**SHORT TASK**
Within the data that follows, set down exactly the lines from the one containing "Keep writing the" through the one containing "places: The sliver's", both ends included.
— Start of MATERIAL SHOWN —
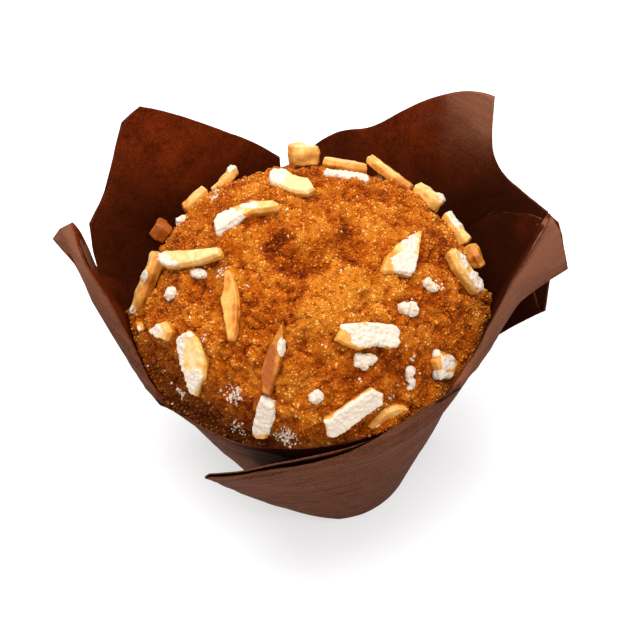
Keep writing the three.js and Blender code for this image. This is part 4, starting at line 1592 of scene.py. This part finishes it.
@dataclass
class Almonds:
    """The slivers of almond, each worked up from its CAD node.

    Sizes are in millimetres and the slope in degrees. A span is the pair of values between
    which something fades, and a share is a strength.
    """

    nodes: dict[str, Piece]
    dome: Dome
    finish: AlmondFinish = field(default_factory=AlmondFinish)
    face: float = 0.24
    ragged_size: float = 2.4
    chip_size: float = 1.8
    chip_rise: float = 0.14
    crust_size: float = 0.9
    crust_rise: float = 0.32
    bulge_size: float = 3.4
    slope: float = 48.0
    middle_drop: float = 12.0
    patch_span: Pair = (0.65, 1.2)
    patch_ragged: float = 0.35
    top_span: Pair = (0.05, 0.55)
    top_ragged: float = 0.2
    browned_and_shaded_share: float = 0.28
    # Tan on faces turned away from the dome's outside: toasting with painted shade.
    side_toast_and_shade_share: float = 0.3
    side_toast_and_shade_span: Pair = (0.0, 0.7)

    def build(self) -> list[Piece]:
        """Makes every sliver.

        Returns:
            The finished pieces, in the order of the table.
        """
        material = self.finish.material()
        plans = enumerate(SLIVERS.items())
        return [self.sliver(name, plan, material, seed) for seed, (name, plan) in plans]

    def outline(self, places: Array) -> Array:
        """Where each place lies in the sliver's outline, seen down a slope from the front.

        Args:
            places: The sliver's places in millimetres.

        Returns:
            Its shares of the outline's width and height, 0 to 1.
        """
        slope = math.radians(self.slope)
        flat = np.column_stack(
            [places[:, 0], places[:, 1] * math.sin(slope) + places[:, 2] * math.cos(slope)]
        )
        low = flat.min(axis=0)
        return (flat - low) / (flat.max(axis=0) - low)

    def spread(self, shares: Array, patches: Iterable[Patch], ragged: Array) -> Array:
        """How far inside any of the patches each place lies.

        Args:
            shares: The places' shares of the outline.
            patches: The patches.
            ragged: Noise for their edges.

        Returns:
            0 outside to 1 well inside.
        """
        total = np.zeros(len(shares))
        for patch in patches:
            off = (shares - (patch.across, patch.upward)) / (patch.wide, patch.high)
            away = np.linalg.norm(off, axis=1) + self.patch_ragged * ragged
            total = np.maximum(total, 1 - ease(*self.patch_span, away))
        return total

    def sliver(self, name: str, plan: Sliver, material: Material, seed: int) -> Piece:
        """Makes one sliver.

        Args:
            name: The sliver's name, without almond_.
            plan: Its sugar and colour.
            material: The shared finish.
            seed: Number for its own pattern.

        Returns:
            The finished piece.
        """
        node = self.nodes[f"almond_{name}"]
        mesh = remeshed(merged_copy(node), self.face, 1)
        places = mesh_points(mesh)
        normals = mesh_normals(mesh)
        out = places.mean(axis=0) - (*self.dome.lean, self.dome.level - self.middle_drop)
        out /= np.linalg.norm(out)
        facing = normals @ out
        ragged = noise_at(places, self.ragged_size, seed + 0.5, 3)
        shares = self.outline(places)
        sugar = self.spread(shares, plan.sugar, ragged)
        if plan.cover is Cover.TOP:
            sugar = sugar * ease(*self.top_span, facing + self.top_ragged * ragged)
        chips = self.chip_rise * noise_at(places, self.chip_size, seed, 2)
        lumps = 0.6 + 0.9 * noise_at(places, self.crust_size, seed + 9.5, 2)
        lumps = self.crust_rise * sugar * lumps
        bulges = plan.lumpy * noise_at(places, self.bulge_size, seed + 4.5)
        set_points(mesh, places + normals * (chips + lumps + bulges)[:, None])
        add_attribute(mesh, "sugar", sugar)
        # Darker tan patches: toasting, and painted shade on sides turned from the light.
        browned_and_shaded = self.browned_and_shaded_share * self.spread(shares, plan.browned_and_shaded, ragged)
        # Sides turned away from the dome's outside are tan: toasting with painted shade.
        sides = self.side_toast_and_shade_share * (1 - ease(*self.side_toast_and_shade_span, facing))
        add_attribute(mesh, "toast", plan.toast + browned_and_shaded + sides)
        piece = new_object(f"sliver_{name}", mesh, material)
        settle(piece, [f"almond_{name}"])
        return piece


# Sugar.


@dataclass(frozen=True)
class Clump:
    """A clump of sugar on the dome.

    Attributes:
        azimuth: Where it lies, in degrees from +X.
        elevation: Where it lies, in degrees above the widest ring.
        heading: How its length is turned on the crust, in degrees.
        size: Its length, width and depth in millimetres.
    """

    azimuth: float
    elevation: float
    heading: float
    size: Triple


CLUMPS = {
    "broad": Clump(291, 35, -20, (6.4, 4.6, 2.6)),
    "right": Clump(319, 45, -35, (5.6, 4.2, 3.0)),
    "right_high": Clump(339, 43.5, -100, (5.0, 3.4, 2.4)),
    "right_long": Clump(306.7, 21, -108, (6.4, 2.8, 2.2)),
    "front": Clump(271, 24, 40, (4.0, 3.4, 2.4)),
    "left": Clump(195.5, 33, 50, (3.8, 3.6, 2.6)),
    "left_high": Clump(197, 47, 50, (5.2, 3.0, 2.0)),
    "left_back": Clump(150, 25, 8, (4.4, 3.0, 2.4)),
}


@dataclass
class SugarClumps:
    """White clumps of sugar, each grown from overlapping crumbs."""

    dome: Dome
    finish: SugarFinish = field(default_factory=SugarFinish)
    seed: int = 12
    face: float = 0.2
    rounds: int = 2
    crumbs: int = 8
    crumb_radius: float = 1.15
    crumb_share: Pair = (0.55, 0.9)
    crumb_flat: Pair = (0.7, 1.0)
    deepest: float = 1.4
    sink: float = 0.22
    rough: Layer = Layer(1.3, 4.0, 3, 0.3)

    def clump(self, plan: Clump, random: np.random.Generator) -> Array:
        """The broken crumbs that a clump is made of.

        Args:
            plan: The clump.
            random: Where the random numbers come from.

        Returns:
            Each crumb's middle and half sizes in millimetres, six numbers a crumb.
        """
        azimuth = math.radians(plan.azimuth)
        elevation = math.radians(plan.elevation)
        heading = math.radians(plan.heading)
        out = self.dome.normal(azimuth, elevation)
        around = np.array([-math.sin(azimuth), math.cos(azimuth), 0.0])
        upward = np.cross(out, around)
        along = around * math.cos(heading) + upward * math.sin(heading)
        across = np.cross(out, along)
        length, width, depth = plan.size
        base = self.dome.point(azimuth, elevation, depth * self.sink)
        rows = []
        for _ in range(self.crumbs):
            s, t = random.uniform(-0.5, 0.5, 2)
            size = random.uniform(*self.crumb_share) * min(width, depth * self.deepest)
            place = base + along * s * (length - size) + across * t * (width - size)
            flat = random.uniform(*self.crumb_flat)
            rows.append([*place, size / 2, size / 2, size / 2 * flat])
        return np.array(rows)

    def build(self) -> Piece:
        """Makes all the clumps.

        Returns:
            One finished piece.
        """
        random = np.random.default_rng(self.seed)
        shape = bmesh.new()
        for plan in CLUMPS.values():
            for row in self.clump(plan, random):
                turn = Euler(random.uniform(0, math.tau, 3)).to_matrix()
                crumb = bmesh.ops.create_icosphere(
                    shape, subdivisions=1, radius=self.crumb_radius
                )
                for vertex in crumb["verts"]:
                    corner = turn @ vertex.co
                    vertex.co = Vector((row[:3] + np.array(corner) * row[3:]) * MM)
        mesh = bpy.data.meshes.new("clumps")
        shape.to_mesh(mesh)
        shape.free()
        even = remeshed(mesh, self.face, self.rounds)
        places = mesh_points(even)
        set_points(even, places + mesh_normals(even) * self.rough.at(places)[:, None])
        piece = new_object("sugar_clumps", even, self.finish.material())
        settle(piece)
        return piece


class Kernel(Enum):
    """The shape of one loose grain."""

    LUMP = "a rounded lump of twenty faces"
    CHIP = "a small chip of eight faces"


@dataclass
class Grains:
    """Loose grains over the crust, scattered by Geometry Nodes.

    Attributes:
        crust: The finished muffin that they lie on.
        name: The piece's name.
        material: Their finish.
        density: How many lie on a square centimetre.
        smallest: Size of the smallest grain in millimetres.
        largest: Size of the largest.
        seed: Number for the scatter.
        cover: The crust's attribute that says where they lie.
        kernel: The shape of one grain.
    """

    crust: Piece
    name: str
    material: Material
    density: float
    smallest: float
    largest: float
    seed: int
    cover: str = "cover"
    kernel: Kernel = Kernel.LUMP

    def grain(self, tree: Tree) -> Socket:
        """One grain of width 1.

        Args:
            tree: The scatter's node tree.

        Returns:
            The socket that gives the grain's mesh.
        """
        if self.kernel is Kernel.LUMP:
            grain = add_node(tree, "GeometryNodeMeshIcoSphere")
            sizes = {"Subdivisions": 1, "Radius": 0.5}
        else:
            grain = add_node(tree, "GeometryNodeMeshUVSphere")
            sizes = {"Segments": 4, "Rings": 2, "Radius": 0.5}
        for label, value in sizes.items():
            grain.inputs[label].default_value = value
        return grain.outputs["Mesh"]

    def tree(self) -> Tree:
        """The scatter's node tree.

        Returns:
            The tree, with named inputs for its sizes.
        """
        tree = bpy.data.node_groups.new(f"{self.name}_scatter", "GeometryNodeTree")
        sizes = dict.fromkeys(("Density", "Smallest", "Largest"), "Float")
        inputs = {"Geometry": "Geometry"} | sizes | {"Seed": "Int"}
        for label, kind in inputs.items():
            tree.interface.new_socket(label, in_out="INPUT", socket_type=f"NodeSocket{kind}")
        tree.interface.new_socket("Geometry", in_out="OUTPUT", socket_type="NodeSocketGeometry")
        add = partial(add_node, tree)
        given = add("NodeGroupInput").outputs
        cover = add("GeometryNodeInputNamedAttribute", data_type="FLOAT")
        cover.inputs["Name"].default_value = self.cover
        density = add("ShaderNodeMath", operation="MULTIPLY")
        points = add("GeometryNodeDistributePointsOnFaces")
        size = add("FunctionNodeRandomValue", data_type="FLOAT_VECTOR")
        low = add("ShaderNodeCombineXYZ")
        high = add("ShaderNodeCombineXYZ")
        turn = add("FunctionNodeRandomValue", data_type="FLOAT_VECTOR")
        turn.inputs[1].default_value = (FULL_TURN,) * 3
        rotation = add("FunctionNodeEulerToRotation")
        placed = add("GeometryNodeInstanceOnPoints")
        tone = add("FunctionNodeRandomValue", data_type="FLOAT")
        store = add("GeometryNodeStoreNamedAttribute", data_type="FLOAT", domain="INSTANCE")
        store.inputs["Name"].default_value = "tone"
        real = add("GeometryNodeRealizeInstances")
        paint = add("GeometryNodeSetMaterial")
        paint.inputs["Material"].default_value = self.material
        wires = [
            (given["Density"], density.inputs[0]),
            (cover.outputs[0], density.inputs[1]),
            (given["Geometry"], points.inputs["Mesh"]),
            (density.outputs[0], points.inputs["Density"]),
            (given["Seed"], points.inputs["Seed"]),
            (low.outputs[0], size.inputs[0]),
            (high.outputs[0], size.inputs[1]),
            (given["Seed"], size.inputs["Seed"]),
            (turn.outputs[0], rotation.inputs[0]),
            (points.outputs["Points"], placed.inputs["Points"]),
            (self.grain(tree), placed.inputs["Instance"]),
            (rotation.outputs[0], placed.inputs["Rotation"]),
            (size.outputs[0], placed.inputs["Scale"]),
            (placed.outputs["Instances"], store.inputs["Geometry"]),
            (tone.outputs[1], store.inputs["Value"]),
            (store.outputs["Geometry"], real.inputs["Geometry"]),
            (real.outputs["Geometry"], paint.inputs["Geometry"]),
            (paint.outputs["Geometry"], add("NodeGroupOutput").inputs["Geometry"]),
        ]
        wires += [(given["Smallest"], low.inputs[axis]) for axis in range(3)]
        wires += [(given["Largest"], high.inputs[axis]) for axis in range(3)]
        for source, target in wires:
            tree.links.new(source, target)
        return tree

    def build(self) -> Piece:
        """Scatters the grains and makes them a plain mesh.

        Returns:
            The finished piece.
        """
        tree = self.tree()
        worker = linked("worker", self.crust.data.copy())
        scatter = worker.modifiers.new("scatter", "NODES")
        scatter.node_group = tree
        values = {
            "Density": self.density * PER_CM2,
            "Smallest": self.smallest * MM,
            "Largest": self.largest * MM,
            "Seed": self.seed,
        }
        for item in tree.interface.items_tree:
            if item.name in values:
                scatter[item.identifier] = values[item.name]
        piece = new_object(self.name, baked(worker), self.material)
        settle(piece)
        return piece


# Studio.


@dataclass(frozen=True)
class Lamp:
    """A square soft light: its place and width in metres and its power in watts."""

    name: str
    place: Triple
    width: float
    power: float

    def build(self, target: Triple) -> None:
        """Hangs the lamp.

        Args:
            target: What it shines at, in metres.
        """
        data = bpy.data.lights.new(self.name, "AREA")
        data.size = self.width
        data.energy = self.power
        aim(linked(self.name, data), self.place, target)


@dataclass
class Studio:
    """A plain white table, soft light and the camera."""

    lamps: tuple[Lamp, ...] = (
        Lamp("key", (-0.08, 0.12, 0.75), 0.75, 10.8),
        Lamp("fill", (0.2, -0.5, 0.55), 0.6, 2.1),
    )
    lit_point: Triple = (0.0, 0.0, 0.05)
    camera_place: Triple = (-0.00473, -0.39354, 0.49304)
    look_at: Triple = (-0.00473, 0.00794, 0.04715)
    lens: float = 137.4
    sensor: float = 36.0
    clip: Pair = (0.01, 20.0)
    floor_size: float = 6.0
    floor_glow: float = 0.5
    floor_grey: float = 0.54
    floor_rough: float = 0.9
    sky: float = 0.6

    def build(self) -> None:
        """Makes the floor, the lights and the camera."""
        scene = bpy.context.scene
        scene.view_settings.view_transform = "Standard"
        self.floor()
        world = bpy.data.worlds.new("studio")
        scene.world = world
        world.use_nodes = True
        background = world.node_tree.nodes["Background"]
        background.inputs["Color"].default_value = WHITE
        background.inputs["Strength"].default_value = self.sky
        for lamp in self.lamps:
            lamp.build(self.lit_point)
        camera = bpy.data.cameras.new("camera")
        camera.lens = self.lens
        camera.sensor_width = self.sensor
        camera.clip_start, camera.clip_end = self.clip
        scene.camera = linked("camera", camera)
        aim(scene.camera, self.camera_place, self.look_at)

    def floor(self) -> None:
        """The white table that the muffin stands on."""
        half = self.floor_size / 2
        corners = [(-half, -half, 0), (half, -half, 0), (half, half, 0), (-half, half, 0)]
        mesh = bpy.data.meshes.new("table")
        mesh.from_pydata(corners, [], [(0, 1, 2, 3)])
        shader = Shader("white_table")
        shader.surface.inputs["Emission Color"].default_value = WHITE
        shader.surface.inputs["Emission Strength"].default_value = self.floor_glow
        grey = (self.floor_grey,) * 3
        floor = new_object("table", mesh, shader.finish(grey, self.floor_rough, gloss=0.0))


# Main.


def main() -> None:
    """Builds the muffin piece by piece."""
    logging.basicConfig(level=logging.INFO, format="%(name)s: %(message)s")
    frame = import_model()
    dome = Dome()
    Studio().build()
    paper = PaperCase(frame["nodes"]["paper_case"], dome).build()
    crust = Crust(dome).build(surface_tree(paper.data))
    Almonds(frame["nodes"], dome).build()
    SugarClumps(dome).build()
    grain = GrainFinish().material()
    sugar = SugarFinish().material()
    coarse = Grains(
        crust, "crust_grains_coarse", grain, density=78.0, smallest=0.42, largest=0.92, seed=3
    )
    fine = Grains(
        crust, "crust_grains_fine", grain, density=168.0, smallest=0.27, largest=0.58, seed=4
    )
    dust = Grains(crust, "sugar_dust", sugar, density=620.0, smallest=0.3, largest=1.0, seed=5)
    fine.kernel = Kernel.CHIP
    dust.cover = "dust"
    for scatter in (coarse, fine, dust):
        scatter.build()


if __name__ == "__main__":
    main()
— End of MATERIAL SHOWN —
— Start of MATERIAL SHOWN —
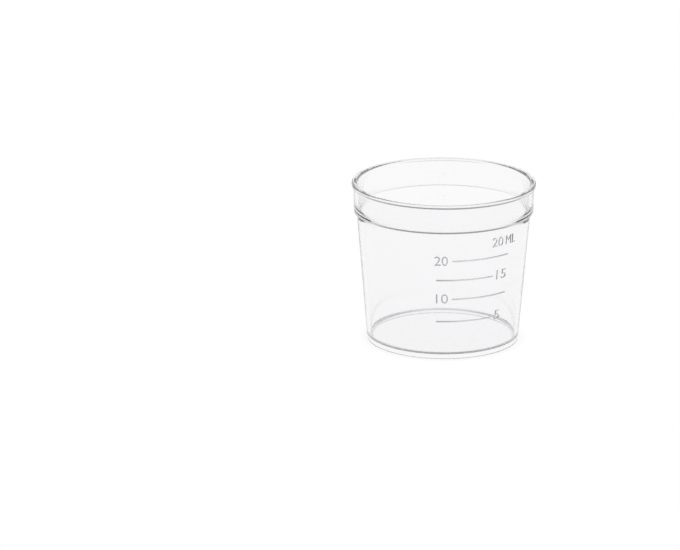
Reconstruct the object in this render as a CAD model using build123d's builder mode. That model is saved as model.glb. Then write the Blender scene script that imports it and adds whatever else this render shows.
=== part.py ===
— End of MATERIAL SHOWN —
**PROBLEM SOLUTION**
Keep writing the three.js and Blender code for this image. This is part 4, starting at line 1592 of scene.py. This part finishes it.
@dataclass
class Almonds:
    """The slivers of almond, each worked up from its CAD node.

    Sizes are in millimetres and the slope in degrees. A span is the pair of values between
    which something fades, and a share is a strength.
    """

    nodes: dict[str, Piece]
    dome: Dome
    finish: AlmondFinish = field(default_factory=AlmondFinish)
    face: float = 0.24
    ragged_size: float = 2.4
    chip_size: float = 1.8
    chip_rise: float = 0.14
    crust_size: float = 0.9
    crust_rise: float = 0.32
    bulge_size: float = 3.4
    slope: float = 48.0
    middle_drop: float = 12.0
    patch_span: Pair = (0.65, 1.2)
    patch_ragged: float = 0.35
    top_span: Pair = (0.05, 0.55)
    top_ragged: float = 0.2
    browned_and_shaded_share: float = 0.28
    # Tan on faces turned away from the dome's outside: toasting with painted shade.
    side_toast_and_shade_share: float = 0.3
    side_toast_and_shade_span: Pair = (0.0, 0.7)

    def build(self) -> list[Piece]:
        """Makes every sliver.

        Returns:
            The finished pieces, in the order of the table.
        """
        material = self.finish.material()
        plans = enumerate(SLIVERS.items())
        return [self.sliver(name, plan, material, seed) for seed, (name, plan) in plans]

    def outline(self, places: Array) -> Array:
        """Where each place lies in the sliver's outline, seen down a slope from the front.

        Args:
            places: The sliver's places in millimetres.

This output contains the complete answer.